» Data shown
====================

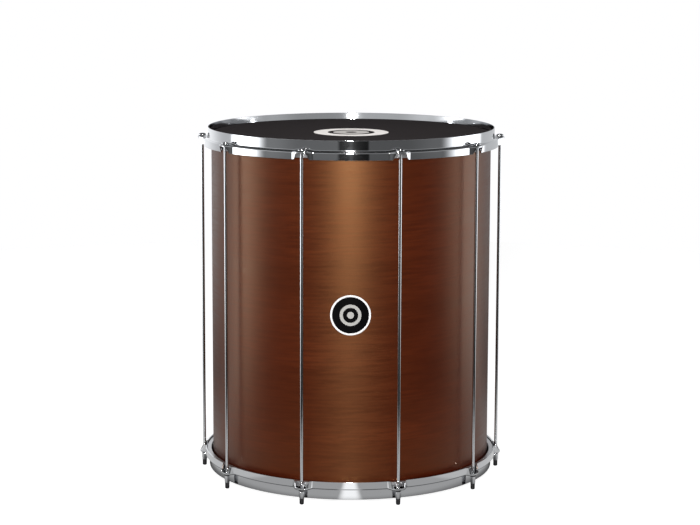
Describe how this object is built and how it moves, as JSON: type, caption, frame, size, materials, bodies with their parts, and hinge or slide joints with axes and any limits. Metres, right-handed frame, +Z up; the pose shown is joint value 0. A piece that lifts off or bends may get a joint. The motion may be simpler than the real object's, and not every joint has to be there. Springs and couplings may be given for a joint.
{
  "type": "surdo bass drum",
  "caption": "Tall two-headed samba bass drum with a stained wood shell, stepped steel hoops with pressed ears, straight through-rods, tuning nuts and rubber feet.",
  "frame": {"origin": "on the floor under the drum's axis, at the height of the bottoms of the ten rubber feet", "axes": "+Z up along the drum's axis from the resonant head to the batter head; -Y towards the front, where the badge is; a tension rod lies on the +X and on the -X side"},
  "size_m": [0.616, 0.59, 0.6986],
  "materials": {
    "stained_wood": "satin brown stain over fine horizontal grain",
    "hoop_chrome": "bright chrome plate on pressed steel",
    "rod_chrome": "bright chrome plate on steel rod",
    "nut_chrome": "bright chrome plate, turned",
    "flesh_hoop_aluminium": "plain rolled",
    "head_film": "matt black imitation leather coat on film",
    "badge_enamel": "gloss black with a plain white border",
    "washer_nylon": "black nylon",
    "foot_rubber": "black moulded rubber"
  },
  "bodies": {
    "drum": {"shell": "stained_wood", "badge": "badge_enamel", "top_hoop": "hoop_chrome", "bottom_hoop": "hoop_chrome", "batter_head_film": "head_film", "resonant_head_film": "head_film", "batter_flesh_hoop": "flesh_hoop_aluminium", "resonant_flesh_hoop": "flesh_hoop_aluminium", "tension_rod_01": "rod_chrome", "ear_washer_01": "washer_nylon", "rubber_foot_01": "foot_rubber", "tension_rod_02": "rod_chrome", "ear_washer_02": "washer_nylon", "rubber_foot_02": "foot_rubber", "tension_rod_03": "rod_chrome", "ear_washer_03": "washer_nylon", "rubber_foot_03": "foot_rubber", "tension_rod_04": "rod_chrome", "ear_washer_04": "washer_nylon", "rubber_foot_04": "foot_rubber", "tension_rod_05": "rod_chrome", "ear_washer_05": "washer_nylon", "rubber_foot_05": "foot_rubber", "tension_rod_06": "rod_chrome", "ear_washer_06": "washer_nylon", "rubber_foot_06": "foot_rubber", "tension_rod_07": "rod_chrome", "ear_washer_07": "washer_nylon", "rubber_foot_07": "foot_rubber", "tension_rod_08": "rod_chrome", "ear_washer_08": "washer_nylon", "rubber_foot_08": "foot_rubber", "tension_rod_09": "rod_chrome", "ear_washer_09": "washer_nylon", "rubber_foot_09": "foot_rubber", "tension_rod_10": "rod_chrome", "ear_washer_10": "washer_nylon", "rubber_foot_10": "foot_rubber"},
    "nut_01": {"tension_nut_01": "nut_chrome"},
    "nut_02": {"tension_nut_02": "nut_chrome"},
    "nut_03": {"tension_nut_03": "nut_chrome"},
    "nut_04": {"tension_nut_04": "nut_chrome"},
    "nut_05": {"tension_nut_05": "nut_chrome"},
    "nut_06": {"tension_nut_06": "nut_chrome"},
    "nut_07": {"tension_nut_07": "nut_chrome"},
    "nut_08": {"tension_nut_08": "nut_chrome"},
    "nut_09": {"tension_nut_09": "nut_chrome"},
    "nut_10": {"tension_nut_10": "nut_chrome"}
  },
  "joints": [
    {"name": "nut_01_turn", "type": "hinge", "parent": "drum", "child": "nut_01", "pos_m": [0.09209, -0.28341, 0.019], "axis": [0, 0, 1], "continuous": true},
    {"name": "nut_02_turn", "type": "hinge", "parent": "drum", "child": "nut_02", "pos_m": [0.24109, -0.17516, 0.019], "axis": [0, 0, 1], "continuous": true},
    {"name": "nut_03_turn", "type": "hinge", "parent": "drum", "child": "nut_03", "pos_m": [0.298, 0, 0.019], "axis": [0, 0, 1], "continuous": true},
    {"name": "nut_04_turn", "type": "hinge", "parent": "drum", "child": "nut_04", "pos_m": [0.24109, 0.17516, 0.019], "axis": [0, 0, 1], "continuous": true},
    {"name": "nut_05_turn", "type": "hinge", "parent": "drum", "child": "nut_05", "pos_m": [0.09209, 0.28341, 0.019], "axis": [0, 0, 1], "continuous": true},
    {"name": "nut_06_turn", "type": "hinge", "parent": "drum", "child": "nut_06", "pos_m": [-0.09209, 0.28341, 0.019], "axis": [0, 0, 1], "continuous": true},
    {"name": "nut_07_turn", "type": "hinge", "parent": "drum", "child": "nut_07", "pos_m": [-0.24109, 0.17516, 0.019], "axis": [0, 0, 1], "continuous": true},
    {"name": "nut_08_turn", "type": "hinge", "parent": "drum", "child": "nut_08", "pos_m": [-0.298, 0, 0.019], "axis": [0, 0, 1], "continuous": true},
    {"name": "nut_09_turn", "type": "hinge", "parent": "drum", "child": "nut_09", "pos_m": [-0.24109, -0.17516, 0.019], "axis": [0, 0, 1], "continuous": true},
    {"name": "nut_10_turn", "type": "hinge", "parent": "drum", "child": "nut_10", "pos_m": [-0.09209, -0.28341, 0.019], "axis": [0, 0, 1], "continuous": true}
  ]
}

====================

» Description of the task
Please restate the whole listing word for word.

» Exercise response
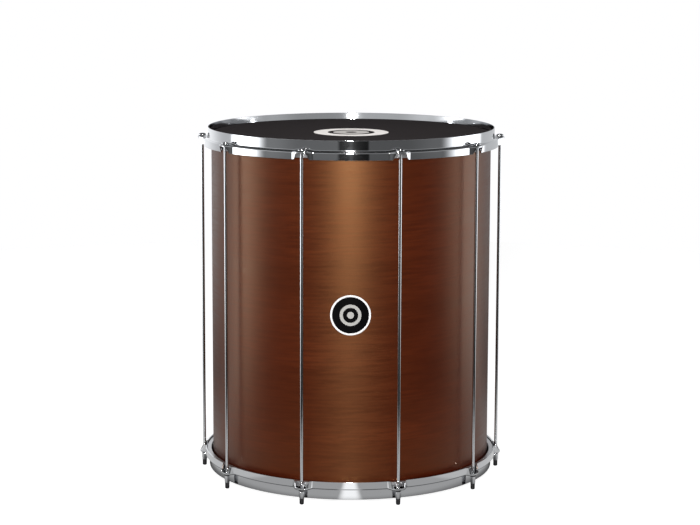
Describe how this object is built and how it moves, as JSON: type, caption, frame, size, materials, bodies with their parts, and hinge or slide joints with axes and any limits. Metres, right-handed frame, +Z up; the pose shown is joint value 0. A piece that lifts off or bends may get a joint. The motion may be simpler than the real object's, and not every joint has to be there. Springs and couplings may be given for a joint.
{
  "type": "surdo bass drum",
  "caption": "Tall two-headed samba bass drum with a stained wood shell, stepped steel hoops with pressed ears, straight through-rods, tuning nuts and rubber feet.",
  "frame": {"origin": "on the floor under the drum's axis, at the height of the bottoms of the ten rubber feet", "axes": "+Z up along the drum's axis from the resonant head to the batter head; -Y towards the front, where the badge is; a tension rod lies on the +X and on the -X side"},
  "size_m": [0.616, 0.59, 0.6986],
  "materials": {
    "stained_wood": "satin brown stain over fine horizontal grain",
    "hoop_chrome": "bright chrome plate on pressed steel",
    "rod_chrome": "bright chrome plate on steel rod",
    "nut_chrome": "bright chrome plate, turned",
    "flesh_hoop_aluminium": "plain rolled",
    "head_film": "matt black imitation leather coat on film",
    "badge_enamel": "gloss black with a plain white border",
    "washer_nylon": "black nylon",
    "foot_rubber": "black moulded rubber"
  },
  "bodies": {
    "drum": {"shell": "stained_wood", "badge": "badge_enamel", "top_hoop": "hoop_chrome", "bottom_hoop": "hoop_chrome", "batter_head_film": "head_film", "resonant_head_film": "head_film", "batter_flesh_hoop": "flesh_hoop_aluminium", "resonant_flesh_hoop": "flesh_hoop_aluminium", "tension_rod_01": "rod_chrome", "ear_washer_01": "washer_nylon", "rubber_foot_01": "foot_rubber", "tension_rod_02": "rod_chrome", "ear_washer_02": "washer_nylon", "rubber_foot_02": "foot_rubber", "tension_rod_03": "rod_chrome", "ear_washer_03": "washer_nylon", "rubber_foot_03": "foot_rubber", "tension_rod_04": "rod_chrome", "ear_washer_04": "washer_nylon", "rubber_foot_04": "foot_rubber", "tension_rod_05": "rod_chrome", "ear_washer_05": "washer_nylon", "rubber_foot_05": "foot_rubber", "tension_rod_06": "rod_chrome", "ear_washer_06": "washer_nylon", "rubber_foot_06": "foot_rubber", "tension_rod_07": "rod_chrome", "ear_washer_07": "washer_nylon", "rubber_foot_07": "foot_rubber", "tension_rod_08": "rod_chrome", "ear_washer_08": "washer_nylon", "rubber_foot_08": "foot_rubber", "tension_rod_09": "rod_chrome", "ear_washer_09": "washer_nylon", "rubber_foot_09": "foot_rubber", "tension_rod_10": "rod_chrome", "ear_washer_10": "washer_nylon", "rubber_foot_10": "foot_rubber"},
    "nut_01": {"tension_nut_01": "nut_chrome"},
    "nut_02": {"tension_nut_02": "nut_chrome"},
    "nut_03": {"tension_nut_03": "nut_chrome"},
    "nut_04": {"tension_nut_04": "nut_chrome"},
    "nut_05": {"tension_nut_05": "nut_chrome"},
    "nut_06": {"tension_nut_06": "nut_chrome"},
    "nut_07": {"tension_nut_07": "nut_chrome"},
    "nut_08": {"tension_nut_08": "nut_chrome"},
    "nut_09": {"tension_nut_09": "nut_chrome"},
    "nut_10": {"tension_nut_10": "nut_chrome"}
  },
  "joints": [
    {"name": "nut_01_turn", "type": "hinge", "parent": "drum", "child": "nut_01", "pos_m": [0.09209, -0.28341, 0.019], "axis": [0, 0, 1], "continuous": true},
    {"name": "nut_02_turn", "type": "hinge", "parent": "drum", "child": "nut_02", "pos_m": [0.24109, -0.17516, 0.019], "axis": [0, 0, 1], "continuous": true},
    {"name": "nut_03_turn", "type": "hinge", "parent": "drum", "child": "nut_03", "pos_m": [0.298, 0, 0.019], "axis": [0, 0, 1], "continuous": true},
    {"name": "nut_04_turn", "type": "hinge", "parent": "drum", "child": "nut_04", "pos_m": [0.24109, 0.17516, 0.019], "axis": [0, 0, 1], "continuous": true},
    {"name": "nut_05_turn", "type": "hinge", "parent": "drum", "child": "nut_05", "pos_m": [0.09209, 0.28341, 0.019], "axis": [0, 0, 1], "continuous": true},
    {"name": "nut_06_turn", "type": "hinge", "parent": "drum", "child": "nut_06", "pos_m": [-0.09209, 0.28341, 0.019], "axis": [0, 0, 1], "continuous": true},
    {"name": "nut_07_turn", "type": "hinge", "parent": "drum", "child": "nut_07", "pos_m": [-0.24109, 0.17516, 0.019], "axis": [0, 0, 1], "continuous": true},
    {"name": "nut_08_turn", "type": "hinge", "parent": "drum", "child": "nut_08", "pos_m": [-0.298, 0, 0.019], "axis": [0, 0, 1], "continuous": true},
    {"name": "nut_09_turn", "type": "hinge", "parent": "drum", "child": "nut_09", "pos_m": [-0.24109, -0.17516, 0.019], "axis": [0, 0, 1], "continuous": true},
    {"name": "nut_10_turn", "type": "hinge", "parent": "drum", "child": "nut_10", "pos_m": [-0.09209, -0.28341, 0.019], "axis": [0, 0, 1], "continuous": true}
  ]
}